--- WHAT TO WORK ON ---
Repeat exactly the lines from the start through the line with "lower cut face.", both ends included.

--- DATA SECTION ---

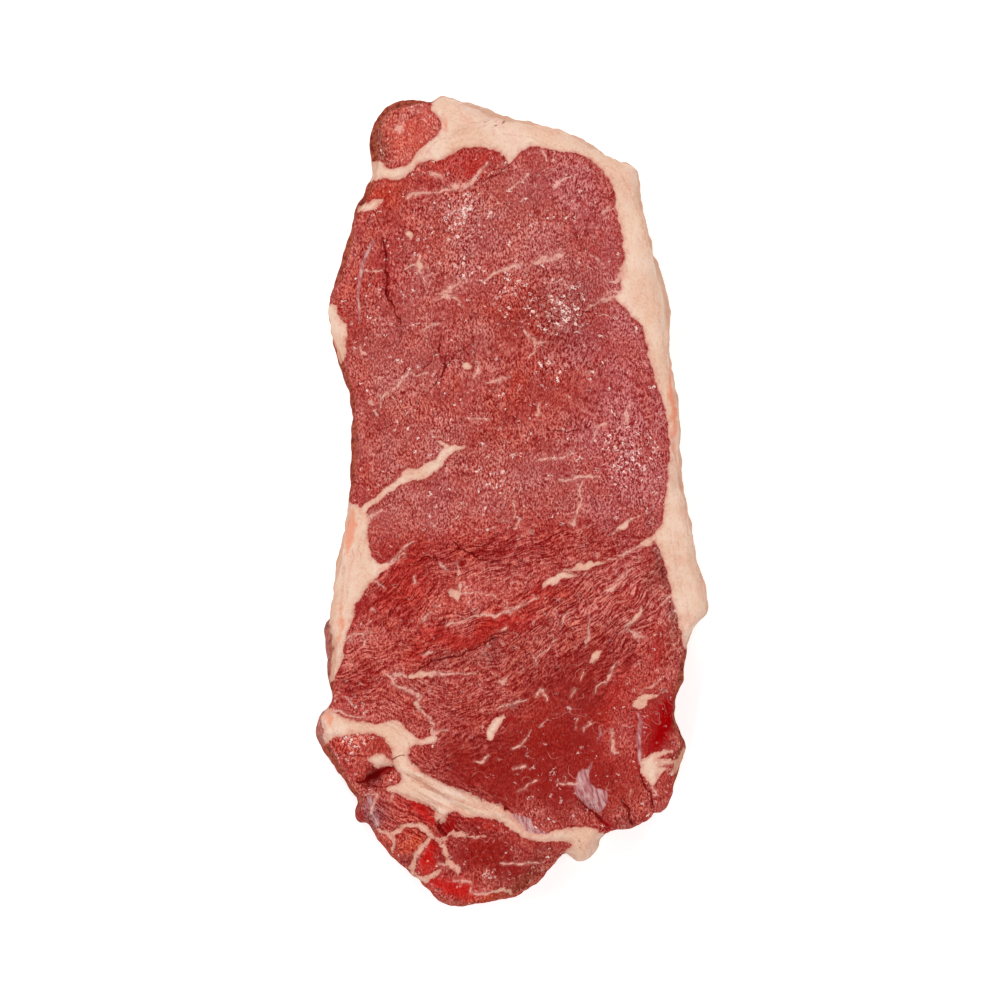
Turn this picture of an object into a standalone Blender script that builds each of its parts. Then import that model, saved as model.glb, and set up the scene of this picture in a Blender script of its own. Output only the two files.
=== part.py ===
"""Raw boneless New York strip steak, lying on its lower cut face.

The steak is one slice of a beef loin, so every muscle and every layer of fat runs
straight through it from the lower cut face to the upper one. The slice is modelled
whole and then parted along the lines where lean meets fat.

Metres, +Z up, +Y towards the thick end of the loin, origin under the middle of the slice.
Hand-placed points are (x, y) in millimetres, seen from above.
"""

import math

import bmesh
import bpy
import numpy as np
from mathutils import Matrix, Vector

MM = 0.001

# Driving sizes
LENGTH = 230.0 * MM
THICKNESS = 25.0 * MM
RIM_ROUNDING = 3.0 * MM
LAYER_GAP = 0.3 * MM

# How finely the slice is modelled
OUTLINE_STEP_MM = 1.6
LAYER_STEP_MM = 2.4
VOXEL = 1.3 * MM
SLICE_TRIANGLES = 6000
FLAT_BASE = 0.35 * MM

# The upper cut face is not flat: swells as (height, length) in mm, a drooping rim, a sagging thin end
FACE_SWELLS = [(0.45, 60.0), (0.30, 24.0)]
RIM_DROP_MM = 1.6
RIM_DROP_WIDTH_MM = 9.0
TAIL_SAG_MM = 2.2
TAIL_SAG_STARTS_MM = -82.0

# The side bulges at half height, and is uneven; both fade out this far in from the edge
SIDE_BULGE_MM = 1.1
SIDE_SWELLS = [(0.45, 26.0), (0.25, 11.0)]
SIDE_REACH_MM = 9.0
SWELL_WAVES = 5

# The slice's edge, clockwise from the upper left corner
OUTLINE = [
    (-39.9, 92.0), (-39.8, 101.0), (-38.0, 107.0), (-32.5, 112.0), (-25.5, 113.7), (-22.5, 113.5),
    (-18.5, 115.2), (-10.0, 112.0), (0.0, 108.5), (10.0, 105.3), (20.0, 102.0), (30.0, 97.0),
    (35.3, 93.5), (37.0, 85.5), (39.8, 76.0), (42.0, 65.0), (44.2, 55.0), (46.2, 40.0),
    (47.9, 26.0), (48.5, 14.0), (49.0, 6.0), (50.2, -1.0), (51.8, -9.0), (52.7, -15.0),
    (54.1, -21.0), (55.5, -26.2), (55.6, -31.3), (54.1, -32.9), (51.5, -36.9), (50.2, -41.7),
    (49.5, -44.5), (49.2, -49.7), (48.1, -55.7), (48.0, -61.0), (49.9, -67.7), (49.0, -72.5),
    (47.0, -78.0), (45.2, -84.8), (42.5, -87.5), (40.6, -87.3), (39.0, -89.6), (34.0, -91.8),
    (30.6, -92.2), (26.0, -94.8), (24.6, -97.8), (22.5, -100.8), (19.0, -101.6), (16.0, -100.0),
    (14.6, -100.5), (8.7, -106.9), (4.1, -110.4), (0.0, -113.0), (-8.8, -114.8), (-14.7, -115.5),
    (-19.1, -114.0), (-23.7, -109.2), (-27.9, -105.1), (-33.9, -100.7), (-38.6, -94.9), (-40.6, -91.5),
    (-43.4, -90.7), (-43.6, -87.1), (-42.7, -84.0), (-46.2, -78.9), (-51.6, -72.0), (-55.5, -66.2),
    (-54.9, -60.0), (-51.5, -56.0), (-52.0, -50.0), (-52.1, -40.0), (-52.0, -35.0), (-50.8, -32.0),
    (-49.4, -20.0), (-47.8, -10.0), (-46.0, 0.0), (-44.9, 10.0), (-45.8, 28.0), (-48.5, 39.0),
    (-51.0, 52.0), (-50.8, 59.0), (-48.5, 68.5), (-44.0, 81.0),
]

# Layers: the line where each one meets its neighbour, then corners well outside the slice
FAT_CAP_EDGE = [
    (-46.0, 89.5), (-40.0, 90.3), (-36.0, 91.0), (-31.0, 90.5), (-28.5, 92.5), (-24.5, 95.8),
    (-19.0, 96.3), (-14.5, 98.8), (-8.0, 99.7), (-2.2, 98.4), (-0.3, 95.0), (2.3, 98.0),
    (6.3, 100.0), (13.0, 98.8), (20.0, 98.0), (25.5, 94.0), (29.3, 88.5), (30.5, 80.5),
    (32.2, 73.0), (32.0, 65.0), (31.2, 59.5), (29.6, 57.3), (31.8, 55.2), (37.3, 49.0),
    (39.0, 43.0), (41.5, 33.5), (44.3, 24.0), (45.2, 16.0), (44.8, 8.0), (43.8, 0.0),
    (43.3, -5.0), (41.0, -10.0), (42.5, -13.8), (44.7, -20.6), (45.7, -26.2), (47.5, -32.6),
    (48.9, -39.3), (51.0, -42.5), (56.0, -45.0),
]
FAT_CAP_OUTSIDE = [(66.0, -40.0), (66.0, 60.0), (50.0, 112.0), (0.0, 126.0), (-36.0, 126.0), (-52.0, 108.0)]

CAP_MUSCLE_EDGE = [
    (-21.8, 119.0), (-21.9, 113.0), (-22.0, 110.3), (-19.2, 106.6), (-20.5, 103.0), (-25.3, 99.0),
    (-27.8, 95.3), (-33.5, 93.8), (-36.5, 95.6), (-41.0, 96.3), (-47.0, 96.5),
]
CAP_MUSCLE_OUTSIDE = [(-52.0, 106.0), (-38.0, 122.0), (-28.0, 124.0)]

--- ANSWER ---
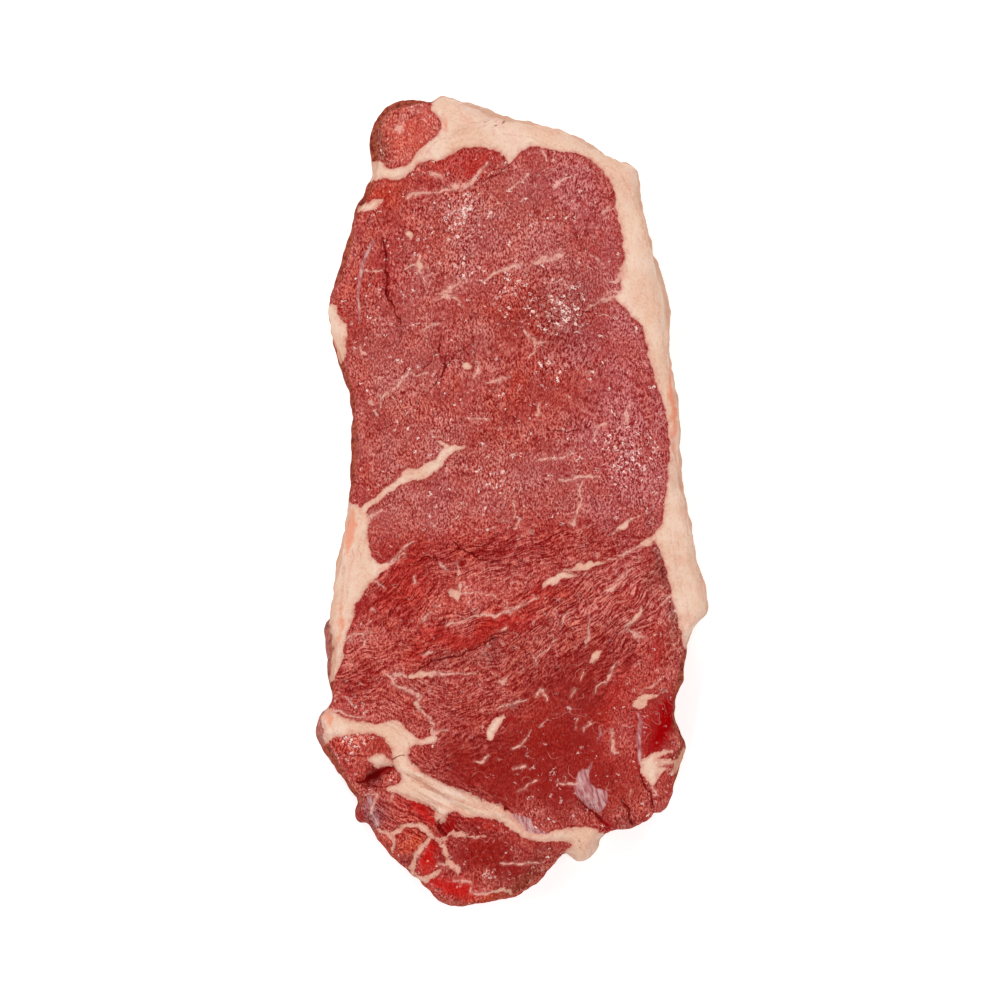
Turn this picture of an object into a standalone Blender script that builds each of its parts. Then import that model, saved as model.glb, and set up the scene of this picture in a Blender script of its own. Output only the two files.
=== part.py ===
"""Raw boneless New York strip steak, lying on its lower cut face.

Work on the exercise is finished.